Begin SUPPLIED MATERIAL

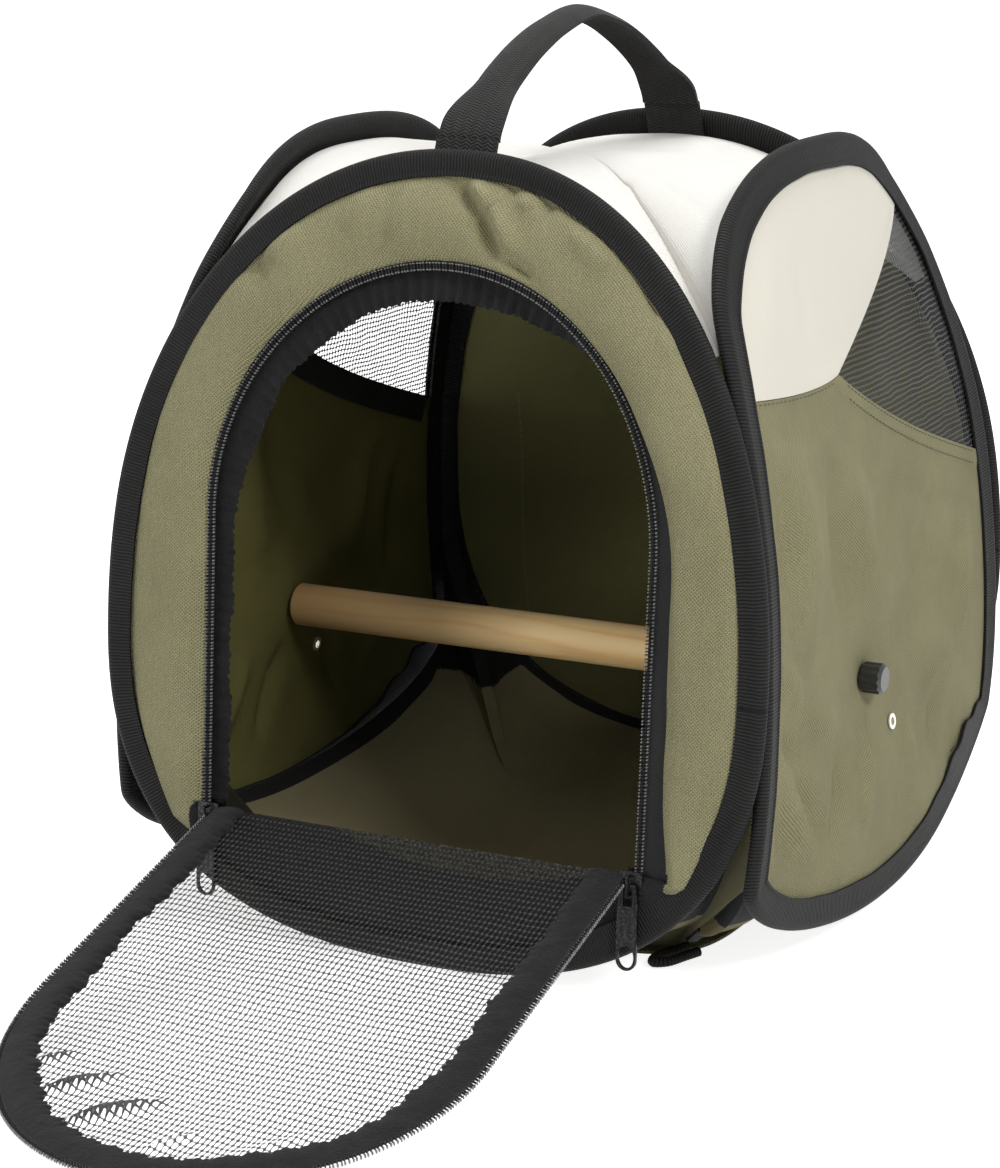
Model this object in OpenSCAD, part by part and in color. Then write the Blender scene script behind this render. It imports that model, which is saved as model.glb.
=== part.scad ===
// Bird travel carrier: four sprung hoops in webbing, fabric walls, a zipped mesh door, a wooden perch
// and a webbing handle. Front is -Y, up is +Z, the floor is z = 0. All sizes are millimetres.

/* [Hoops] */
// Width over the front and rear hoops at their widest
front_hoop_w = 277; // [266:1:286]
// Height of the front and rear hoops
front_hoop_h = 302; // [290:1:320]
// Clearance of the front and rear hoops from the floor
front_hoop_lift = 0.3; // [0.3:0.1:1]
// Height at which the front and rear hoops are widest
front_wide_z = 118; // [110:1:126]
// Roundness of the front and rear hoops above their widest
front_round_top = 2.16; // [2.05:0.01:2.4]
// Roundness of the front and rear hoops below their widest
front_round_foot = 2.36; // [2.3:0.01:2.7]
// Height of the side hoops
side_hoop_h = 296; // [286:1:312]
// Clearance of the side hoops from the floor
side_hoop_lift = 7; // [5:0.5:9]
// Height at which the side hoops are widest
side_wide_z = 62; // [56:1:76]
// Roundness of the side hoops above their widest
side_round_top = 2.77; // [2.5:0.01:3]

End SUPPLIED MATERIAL

§ GOAL: Copy the data above exactly. Every line must be included.

§ WORKED SOLUTION:
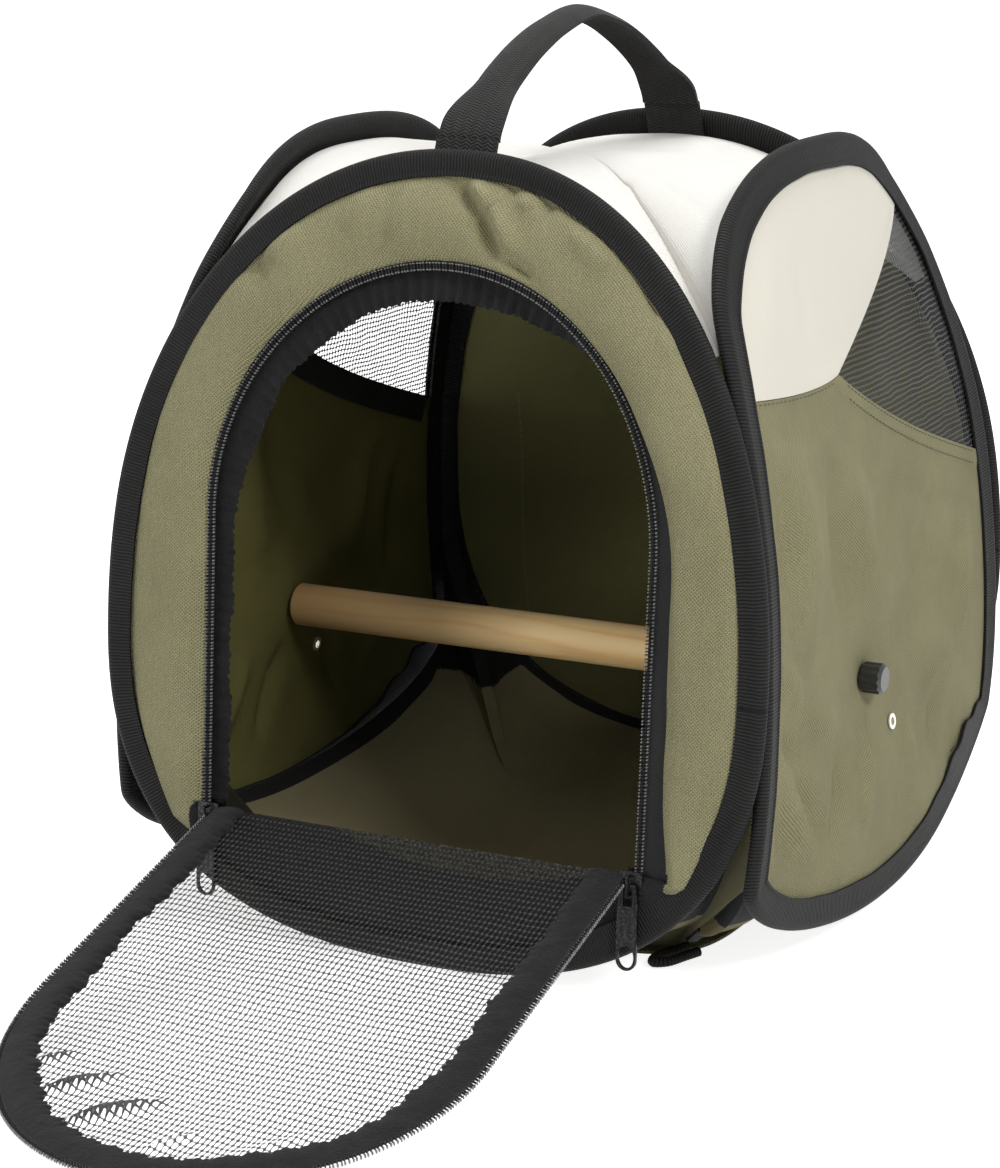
Model this object in OpenSCAD, part by part and in color. Then write the Blender scene script behind this render. It imports that model, which is saved as model.glb.
=== part.scad ===
// Bird travel carrier: four sprung hoops in webbing, fabric walls, a zipped mesh door, a wooden perch
// and a webbing handle. Front is -Y, up is +Z, the floor is z = 0. All sizes are millimetres.

/* [Hoops] */
// Width over the front and rear hoops at their widest
front_hoop_w = 277; // [266:1:286]
// Height of the front and rear hoops
front_hoop_h = 302; // [290:1:320]
// Clearance of the front and rear hoops from the floor
front_hoop_lift = 0.3; // [0.3:0.1:1]
// Height at which the front and rear hoops are widest
front_wide_z = 118; // [110:1:126]
// Roundness of the front and rear hoops above their widest
front_round_top = 2.16; // [2.05:0.01:2.4]
// Roundness of the front and rear hoops below their widest
front_round_foot = 2.36; // [2.3:0.01:2.7]
// Height of the side hoops
side_hoop_h = 296; // [286:1:312]
// Clearance of the side hoops from the floor
side_hoop_lift = 7; // [5:0.5:9]
// Height at which the side hoops are widest
side_wide_z = 62; // [56:1:76]
// Roundness of the side hoops above their widest
side_round_top = 2.77; // [2.5:0.01:3]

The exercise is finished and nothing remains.